Doomsday or boomsday?

Disaster warnings can be good early warning systems but they are not iron-clad predictions. What they seldom take into account is the power of innovation.


The furnaces of Pittsburgh are cold; the assembly lines of Detroit are still. In Los Angeles, a few gaunt survivors of a plague desperately till freeway centre strips, backyards and outlying fields, hoping to raise a subsistence crop. London’s offices are dark, its docks deserted. In the farmland of the Ukraine, abandoned tractors litter the fields: there is no fuel for them. The waters of the Rhine, Nile and Yellow rivers reek with pollutants.

Fantastic? No, only grim inevitability if society continues its present dedication to growth and “progress.”

It’s not the opening script for the Day after Tomorrow. It’s actually the way that in 1972, Time magazine interpreted the predictions from The Limits to Growth, a book by the eminent global think tank known as the Club of Rome. The publication was based on an analysis done for the club by leading academics at MIT.

I’m happy to report that their predictions did not come to pass. But The Limits to Growth definitely put a damper on my teenage years. Imagine my despair to discover that the planet would run out of oil in a few decades. What about the fast cars and joy flights to space I was looking forward to in my adult years?
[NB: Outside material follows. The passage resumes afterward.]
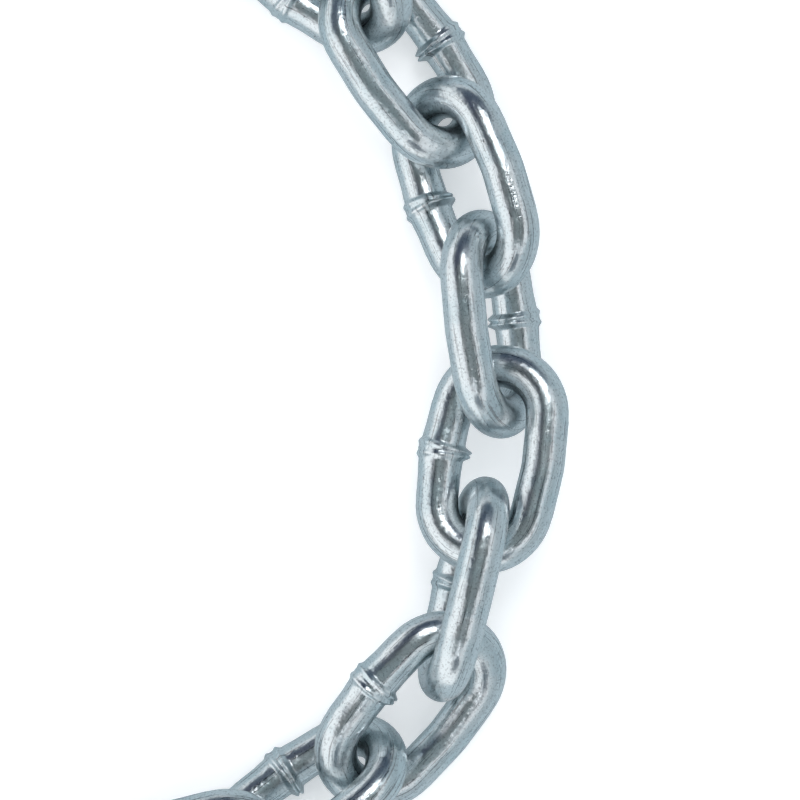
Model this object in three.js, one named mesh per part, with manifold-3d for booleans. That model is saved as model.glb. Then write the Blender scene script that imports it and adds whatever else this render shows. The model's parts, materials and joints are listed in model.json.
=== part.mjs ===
// Load binder chain: welded round-wire links laid in a ring on the floor,
// with a clevis grab hook pinned to each end link.
// Millimetres, +Z up. The origin is on the floor, under the middle of the layout.
import * as THREE from "three";
import { mergeVertices } from "three/addons/utils/BufferGeometryUtils.js";
import Module from "manifold-3d";

const wasm = await Module();
wasm.setup();

// Chain link
const wireDiameter = 10;
const insideLength = 33.8; // length of the opening
const crownPlay = 1.3; // a round end is this much wider, all round, than the wire that lies in it
const legBow = 4.5; // degrees that each half leg leans outwards, towards its middle
const weldWidth = 3.6; // length of the weld along the leg
const weldHeight = 0.8; // how far the weld stands out of the wire
const bearingPlay = 0.45; // gap left where two pieces bear on each other
const slantShare = 1.6; // share of the wire added to the gap where two wires cross at a slant

// Clevis grab hook
const clevisPinDiameter = 11;
const earPlay = 3.5; // room beside the end link between the ears
const earThickness = 7.5;
const earRadius = 12.5;
const crotchRoom = 2.5; // gap between the end link's crown and the bottom of the fork
const hookThickness = 18;
const hookEdge = 3; // bevel round the hook's section
const throatPlay = 2.5; // the throat takes one link edge on, and stops the next one
const throatLength = 26; // straight part of the throat
const neckLength = 21; // from the bottom of the fork to the start of the throat
const tipSetBack = 8.5; // how far the tip stops short of the neck, to leave a way in
const backWidth = 15; // arm that carries the load, beside the throat
const tipWidth = 12; // arm on the open side
const saddleDepth = 16; // steel below the throat
const tipLean = 14; // degrees that the tip opens outwards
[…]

Like other doomsday prognosticators, despite its computer modelling and extensive consideration of economic, technological and social variables, the Club of Rome got it wrong because they failed to take one important factor into account: innovation.

The authors of The Limits to Growth recommended that we cut back on growth by imposing limits on the production of material goods. Instead, economies everywhere continued to expand rapidly. In its most optimistic scenario the Club of Rome predicted that gold reserves would only last until 2001. By early in the 21st century, even with substantial new discoveries, we would have run out of mercury and silver and be approaching the end of availability for aluminium, copper, lead, natural gas, tin and zinc.

In reality we are not even close to running out of any of these. Instead, resources have been extended through new techniques for prospecting and improved extraction and recovery technologies. The oil and gas industries now drill deeper than previously imaginable, horizontally as well as vertically, in deep ocean waters. They use water, steam and carbon dioxide to push residual oil and gas out of tight rock formations. Related fracking technologies have freed up extraordinary quantities of shale gas, shale oil and coal-seam gas. Peak oil has been delayed, or perhaps indefinitely postponed.

Next time you hear a calamity warning, take it as a clarion call for action.

At the same time, automation and powerful production machinery have lowered the cost of extracting commodities such as iron and coal, and as a result the US composite price of metals and minerals, in inflation adjusted dollars, declined more than 20% from the beginning to the end of the 20th century. Mercury has been replaced in many industries with non-toxic products and the techniques for recycling have improved, resulting in a threefold decrease in global consumption between the 1960s and the present. Not surprisingly, the price has fallen by an even greater multiplier and there is no risk of a supply-side shortage in the foreseeable future.

In the mid-20th century there was genuine concern about impending global famine as the population soared. Again, innovation solved the problem. Improvements in agricultural machinery and new crop varieties such as dwarfed wheat and rice, led to massive increases in yield.

Today there are worrisome predictions about rampant antibiotic resistance, crippling shortages of rare earth metals for our electric motors, bird flu pandemics, and solar flares disrupting our electricity supplies. I’m betting that all of these will be mitigated by products in the pipeline, those still on the drawing board, or some that are just a twinkle in an engineer’s eye.

If models predict a problematic future, let’s take fair warning and implement changes. What we should not do is make hasty decisions. Much better to follow the wise counsel of The Hitchhiker’s Guide to the Galaxy: don’t panic. If we panic, we will contrive inferior responses. The Limits to Growth recommended that we slow our economic growth. If we had, hundreds of millions of people would not have been lifted out of poverty and new technologies and medicines would not have been invented. Above all, treat the outputs of modelling programs as warnings, not gospel. As stated by a Danish proverb, prediction is very difficult, especially about the future.

The most significant disaster prediction in modern times is the damage that will be wrought by climate change. The lesson from failed doomsday predictions is not that the risks are not real, but that we should invest heavily in innovation to address them. We must reduce global greenhouse gas emissions by applying current, emerging and future technologies.